Previous methods of measuring azimuth angle include imaging the position of scattered radiation into an imaging detector. Examples include acquiring multiple images of the scattered beam from a rough surface at a series of focus steps, using a pattern recognition camera to acquire multiple images of a diffracted beam from a grating at a series of grating stage azimuth angles (different wavelengths at different diffraction angles and image positions). For example, a wafer may be mechanically aligned with respect to optics using a mechanical feature on a chuck or holder/prealigner that is based on images of a target on the wafer. Several images may be taken to determine how much the wafer has rotated relative to some mechanical reference. With a rotating chuck, one can rotate the chuck to align the wafer using an image alignment system. Unfortunately, an image alignment system does not measure the optical azimuth angle φO between the plane of incidence or plane of detection and the x-y stage axes or any feature on the wafer. Such a system probably gets the optical azimuth angle correct to within 1 or 2 degrees and is repeatably to within plus or minus 0.1 to 0.5 degree. Image alignment measurement repeatability, by contrast may be of order 0.001 degree. For scatterometry measurements on isotropic samples this may be sufficient, and is certainly an improvement over relying on the pre-aligner wafer load angle.

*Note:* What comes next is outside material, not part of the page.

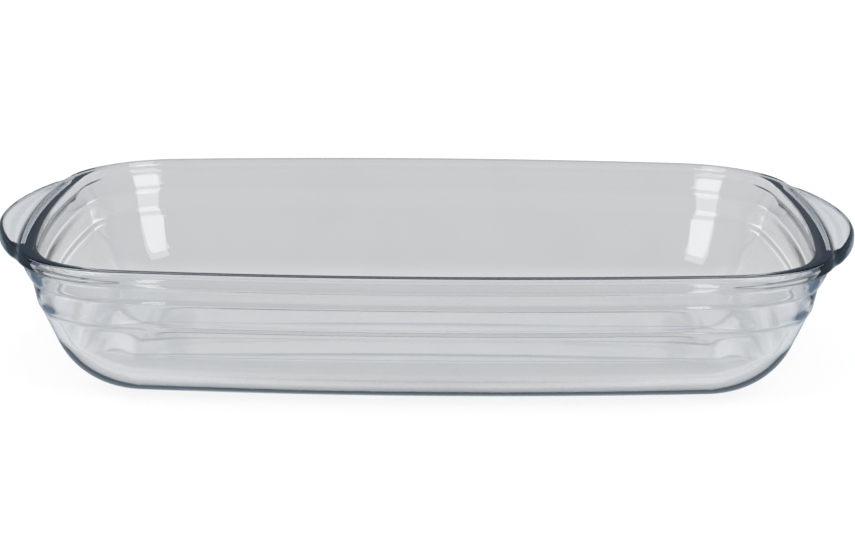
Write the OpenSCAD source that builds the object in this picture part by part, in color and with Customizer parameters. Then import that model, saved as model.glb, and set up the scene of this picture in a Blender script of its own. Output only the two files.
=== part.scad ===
// Clear pressed-glass roasting dish with a crescent grip at each end.
// Millimetres. +X is the length, -Y the front, +Z up. The origin is the middle of the foot, on the table.

/* [Overall] */
// Length over both grips
dish_length = 400; // [340:1:460]
// Width over the rim, at the middle of the long sides
dish_width = 265; // [230:1:300]
// Height from the table to the top of the rim
dish_height = 64.5; // [60:0.5:80]

/* [Plan of the rim] */
// Corner radius at the outside of the rim
rim_corner_r = 57; // [54:0.5:66]
// Radius of the gently bowed long sides
long_side_r = 1200; // [700:10:1800]
// Radius of the gently bowed ends
end_side_r = 640; // [450:10:900]

/* [Wall] */
// Glass thickness of the wall, measured level
wall_t = 5; // [4:0.1:6.5]
// Depth of the first step below the top of the rim
first_step_depth = 14.3; // [12:0.1:17]
// How far the middle of the first step lies inside the rim's outline
first_step_inset = 5.2; // [4.4:0.1:6]
// Depth of the second step below the top of the rim
second_step_depth = 26.4; // [22:0.1:29]
// How far the middle of the second step lies inside the rim's outline
second_step_inset = 8.7; // [7.9:0.1:9.8]
// How far the wall steps in at each step
step_w = 1.3; // [0.6:0.1:1.8]
// Height of each step's slope
step_h = 1.6; // [1:0.1:2.4]

/* [Base] */
// Outer radius of the bend from the wall into the base
bend_r = 37.4; // [32:0.2:39]
// How far the flat of the base lies inside the rim's outline
base_inset = 50.4; // [48.4:0.2:53]
// Glass thickness of the base
base_t = 5.5; // [4.5:0.1:7]
// Width of the ring that the dish stands on
foot_w = 9; // [6:0.5:16]
// Depth of the shallow recess inside that ring
foot_recess = 0.6; // [0.3:0.1:1.2]
// Corner radius of the recess
recess_corner_r = 22; // [12:1:40]

/* [Rim] */
// Height of the thickened rim
rim_h = 6; // [5.4:0.1:7]
// How far the rim stands out past the wall below it
rim_overhang = 2.3; // [1.6:0.1:2.7]
// Rounding of the rim's outer top edge
rim_outer_edge_r = 2.6; // [1.6:0.1:3]
// Rounding of the rim's inner top edge
rim_inner_edge_r = 2.6; // [1.6:0.1:3]

/* [Grips] */
// How far each grip stands out past the rim at its middle
grip_reach = 15; // [12:0.5:24]
// Radius of the grip's outer edge in plan
grip_arc_r = 166; // [140:1:200]
// How far the grip's web lies below the top of the rim
web_drop = 1.8; // [1.2:0.1:2.4]
// Thickness of the grip's web
web_t = 4.2; // [3.4:0.1:4.8]
// Width of the rolled edge of the grip
edge_roll_w = 5; // [5:0.1:7]
// Height of the rolled edge of the grip
edge_roll_h = 8.4; // [7:0.1:9.6]
// How far the rolled edge lies below the top of the rim
edge_roll_drop = 0.6; // [0.2:0.1:1]
// Rounding of the rolled edge
edge_roll_r = 2.5; // [1.4:0.1:2.5]
// Rounding between the grip's underside and the wall
root_r = 4; // [2:0.1:5]

/* [Hidden] */

glass = [0.78, 0.84, 0.88, 0.45];
side_fn = 720;
corner_fn = 120;
bend_steps = 16;
edge_steps = 5;
// Overlap of a cutting tool past what it cuts
overrun = 6;
// How far the planes between the arcs of the plan reach outside it
seam_reach = 40;
// Hair's breadth by which a corner's sector laps over its neighbours, so that they join
seam_lap = 0.00001;

half_length = dish_length / 2 - grip_reach;
half_width = dish_width / 2;
rim_w = rim_overhang + wall_t;
wall_top = dish_height - rim_h;
grip_centre = dish_length / 2 - grip_arc_r;
web_top = dish_height - web_drop;
web_low = web_top - web_t;
roll_top = dish_height - edge_roll_drop;
roll_low = roll_top - edge_roll_h;
grip_low = min(roll_low, web_low - root_r);
// Rounding under the rolled edge, which stops at the web's underside
roll_under_r = min(edge_roll_r, web_low - roll_low);

// Sizes that two touching surfaces share are kept to round figures, so that the surfaces meet
function hundredth(x) = round(x * 100) / 100;
function thousandths(v) = [for (x = v) round(x * 1000) / 1000];

function on_circle(centre, r, angle) = centre + r * [cos(angle), sin(angle)];
function arc(centre, r, from, to, steps) =
    [for (i = [0:steps]) on_circle(centre, r, from + (to - from) * i / steps)];
function reversed(list) = [for (i = [len(list) - 1:-1:0]) list[i]];

// Where two circles meet, on the side with the larger x and y
function circles_meet(c1, r1, c2, r2) =
    let (d = norm(c2 - c1), along = (c2 - c1) / d, across = [-along[1], along[0]],
         u = (d * d + r1 * r1 - r2 * r2) / (2 * d), v = sqrt(r1 * r1 - u * u),
         p = c1 + along * u + across * v, q = c1 + along * u - across * v)
    p[0] + p[1] > q[0] + q[1] ? p : q;

// Where a line from a point touches a circle that the wall runs into, as an angle
function touch_angle(p, centre, r) =
    let (v = centre - p) 180 + atan2(v[1], v[0]) + acos(r / norm(v));

// The eight arcs of a bowed rectangle with round corners, as [centre, radius, sector, is a corner].
// A sector is bounded by two lines from corner centres outwards, and neighbours share a line,
// over which the corner's sector laps by a hair.
function bowed_arcs(half_l, half_w, corner_r, side_r, end_r) =
    let (side_c = [0, half_w - side_r], end_c = [half_l - end_r, 0],
         c = thousandths(circles_meet(side_c, side_r - corner_r, end_c, end_r - corner_r)),
         to_end = thousandths(c + (c - end_c) * (corner_r + seam_reach) / norm(c - end_c)),
         to_side = thousandths(c + (c - side_c) * (corner_r + seam_reach) / norm(c - side_c)),
         lap = seam_lap * (to_end - to_side) / norm(to_end - to_side))
    [for (m = [[1, 1], [-1, 1], [-1, -1], [1, -1]])
        each [[turned(c, m), corner_r,
               [for (p = [c - seam_lap * [1, 1], to_end + lap, to_side - lap]) turned(p, m)], true],
              m[0] == m[1]
              ? [turned(side_c, m), side_r,
                 [for (p = [c, to_side, [-to_side[0], to_side[1]], [-c[0], c[1]]]) turned(p, m)], false]
              : [turned(end_c, m), end_r,
                 [for (p = [c, to_end, [to_end[0], -to_end[1]], [c[0], -c[1]]]) turned(p, m)], false]]];

function turned(p, m) = [p[0] * m[0], p[1] * m[1]];

RIM_ARCS = bowed_arcs(half_length, half_width, rim_corner_r, long_side_r, end_side_r);

// A section turned about the centre of an arc. Its points are [inset from the rim's outline, height].
module turned_section(section, a) {
    translate(a[0])
        rotate_extrude($fn = a[3] ? corner_fn : side_fn)
            polygon([for (p = section) [a[1] - hundredth(p[0]), hundredth(p[1])]]);
}

module sector(a) {
    translate([0, 0, -overrun])
        linear_extrude(dish_height + 2 * overrun)
            polygon(a[2]);
}

// A section carried all round the rim's plan
module swept(section) {
    for (a = RIM_ARCS)
        intersection() {
            turned_section(section, a);
            sector(a);
        }
}

// A flat plate with the outline of a bowed rectangle
module bowed_plate(half_l, half_w, corner_r, side_r, end_r, thickness) {
    arcs = bowed_arcs(half_l, half_w, corner_r, side_r, end_r);
    linear_extrude(thickness) {
        for (a = arcs)
            intersection() {
                translate(a[0])
                    circle(a[1], $fn = a[3] ? corner_fn : side_fn);
                polygon(a[2]);
            }
        polygon([for (a = arcs) if (a[3]) a[0]]);
    }
}

// Slopes of the wall's outer face, as [inset from the rim's outline, height]
WALL_STEPS = [
    [rim_overhang, wall_top],
    [first_step_inset - step_w / 2, dish_height - first_step_depth + step_h / 2],
    [first_step_inset + step_w / 2, dish_height - first_step_depth - step_h / 2],
    [second_step_inset - step_w / 2, dish_height - second_step_depth + step_h / 2],
    [second_step_inset + step_w / 2, dish_height - second_step_depth - step_h / 2]];

// One face of the wall, from the rim down to the flat of the base
function wall_face(inset, r) =
    let (steps = [for (p = WALL_STEPS) p + [inset, 0]], centre = [base_inset, bend_r])
    concat(steps, arc(centre, r, touch_angle(steps[len(steps) - 1], centre, r), 270, bend_steps));

// Level of the cut below the grips, under which the grips have nothing
below_grip = min(grip_low, WALL_STEPS[1][1]) - overrun;

WALL_SECTION = concat(wall_face(0, bend_r), reversed(wall_face(wall_t, bend_r - base_t)));

// The rim's outer face, from its underside up to its top
RIM_OUTER_FACE = concat(
    arc([rim_overhang, wall_top + rim_overhang], rim_overhang, 270, 180, edge_steps),
    arc([rim_outer_edge_r, dish_height - rim_outer_edge_r], rim_outer_edge_r, 180, 90, edge_steps));

RIM_SECTION = concat(
    RIM_OUTER_FACE,
    arc([rim_w - rim_inner_edge_r, dish_height - rim_inner_edge_r], rim_inner_edge_r, 90, 0, edge_steps),
    [[rim_w, wall_top]]);

// All that lies inside the outer faces of the rim and the wall, over the height of a grip
DISH_SECTION = concat(
    [[rim_corner_r, below_grip],
     [WALL_STEPS[1][0], below_grip],
     WALL_STEPS[1]],
    RIM_OUTER_FACE,
    [[rim_outer_edge_r, dish_height + overrun],
     [rim_corner_r, dish_height + overrun]]);

// The grip's web and rolled edge, as [distance inside the grip's outer edge, height]
GRIP_SECTION = concat(
    arc([edge_roll_w - roll_under_r, roll_low + roll_under_r], roll_under_r, 360, 270, edge_steps),
    arc([edge_roll_r, roll_low + edge_roll_r], edge_roll_r, 270, 180, edge_steps),
    arc([edge_roll_r, roll_top - edge_roll_r], edge_roll_r, 180, 90, edge_steps),
    [[edge_roll_w - (roll_top - web_top), roll_top],
     [edge_roll_w, web_top],
     [grip_reach + rim_w, web_top],
     [grip_reach + rim_w, web_low],
     [edge_roll_w, web_low]]);

// The rounding under the grip where it leaves the wall, as [inset from the rim's outline, height]
ROOT_SECTION = concat(
    [[first_step_inset, web_low + web_t / 2],
     [first_step_inset, web_low - root_r]],
    arc([rim_overhang - root_r, web_low - root_r], root_r, 0, 90, edge_steps),
    [[rim_overhang - root_r, web_low + web_t / 2]]);

module base() {
    flat_l = half_length - base_inset;
    flat_w = half_width - base_inset;
    recess_l = flat_l - foot_w;
    recess_w = flat_w - foot_w;
    color(glass)
        difference() {
            bowed_plate(flat_l, flat_w, rim_corner_r - base_inset,
                        long_side_r - base_inset, end_side_r - base_inset, base_t);
            translate([0, 0, -overrun])
                bowed_plate(recess_l, recess_w, recess_corner_r,
                            long_side_r - base_inset - foot_w, end_side_r - base_inset - foot_w,
                            overrun + foot_recess);
        }
}

module side_wall() {
    color(glass)
        swept(WALL_SECTION);
}

module rim() {
    color(glass)
        swept(RIM_SECTION);
}

module right_grip() {
    // The grip's outline is a circle that starts and ends inside the rim's corners
    half_span = RIM_ARCS[0][0][1] + rim_corner_r / 3;
    color(glass)
        for (a = [RIM_ARCS[6], RIM_ARCS[7], RIM_ARCS[0]])
            difference() {
                intersection() {
                    union() {
                        translate([grip_centre, 0, 0])
                            rotate_extrude($fn = side_fn)
                                polygon([for (p = GRIP_SECTION) [grip_arc_r - p[0], p[1]]]);
                        intersection() {
                            turned_section(ROOT_SECTION, a);
                            translate([grip_centre, 0, 0])
                                cylinder(r = grip_arc_r - edge_roll_w, h = dish_height, $fn = side_fn);
                        }
                    }
                    sector(a);
                    translate([half_length - rim_corner_r, -half_span, 0])
                        cube([grip_reach + rim_corner_r + overrun, 2 * half_span, dish_height + overrun]);
                }
                turned_section(DISH_SECTION, a);
            }
}

module left_grip() {
    mirror([1, 0, 0])
        right_grip();
}

base();
side_wall();
rim();
left_grip();
right_grip();
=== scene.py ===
"""Clear pressed-glass roasting dish with a crescent grip at each end, on a pale studio floor."""

import math

import bpy
from bpy.props import FloatProperty, FloatVectorProperty, IntProperty, PointerProperty
from bpy.types import Operator, Panel, PropertyGroup
from mathutils import Matrix, Vector


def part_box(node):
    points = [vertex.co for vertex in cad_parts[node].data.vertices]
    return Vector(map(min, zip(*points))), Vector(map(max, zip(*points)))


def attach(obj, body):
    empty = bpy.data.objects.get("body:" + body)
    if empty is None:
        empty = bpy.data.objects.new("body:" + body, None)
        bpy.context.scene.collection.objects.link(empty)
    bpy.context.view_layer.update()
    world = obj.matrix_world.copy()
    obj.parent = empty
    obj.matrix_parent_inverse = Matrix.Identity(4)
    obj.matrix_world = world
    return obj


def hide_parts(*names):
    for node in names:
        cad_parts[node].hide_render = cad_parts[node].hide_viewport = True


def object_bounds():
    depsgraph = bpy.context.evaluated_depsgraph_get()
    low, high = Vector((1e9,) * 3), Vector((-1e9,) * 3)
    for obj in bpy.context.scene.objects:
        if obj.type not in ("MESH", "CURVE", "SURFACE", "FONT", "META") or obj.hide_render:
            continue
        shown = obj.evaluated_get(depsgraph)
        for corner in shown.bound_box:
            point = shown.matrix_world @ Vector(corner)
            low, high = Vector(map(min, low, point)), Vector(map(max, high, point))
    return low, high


bl_info = {
    "name": "Glass roasting dish",
    "version": (1, 0, 0),
    "blender": (4, 5, 0),
    "location": "View3D > Sidebar > Roasting dish",
    "description": "Builds a pressed-glass roasting dish, its glass, and a studio to show it in",
    "category": "Object",
}

MM = 0.001
DISH_NODES = ("base", "side_wall", "rim", "left_grip", "right_grip")

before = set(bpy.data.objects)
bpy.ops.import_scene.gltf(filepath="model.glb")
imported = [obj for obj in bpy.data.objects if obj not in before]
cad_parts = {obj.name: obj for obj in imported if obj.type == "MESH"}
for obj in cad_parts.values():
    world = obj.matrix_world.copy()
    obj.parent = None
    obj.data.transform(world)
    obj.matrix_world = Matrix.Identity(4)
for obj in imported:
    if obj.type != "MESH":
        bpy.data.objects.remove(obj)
CAD_LOW, CAD_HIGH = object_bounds()
RIM_LOW, RIM_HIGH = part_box("rim")


# Properties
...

Such azimuth measurement techniques may suffer from certain disadvantages. For example, imaging a beam scattered from a rough surface while scanning focus of an oblique incident beam may result in other changes to the path of incident beam. The image of a diffracted beam may be influenced by aberrations of the imaging system that may be difficult to separate from the effects of the grating azimuth or asymmetry. Another disadvantage of the previous azimuth measurement systems is that they cover only the incident beam and cannot take into account the optics on the detection side. This can be especially important since the detection aperture may not be perfectly centered on the incident beam or scattered beam.
It is within this context that embodiments of the present invention arise.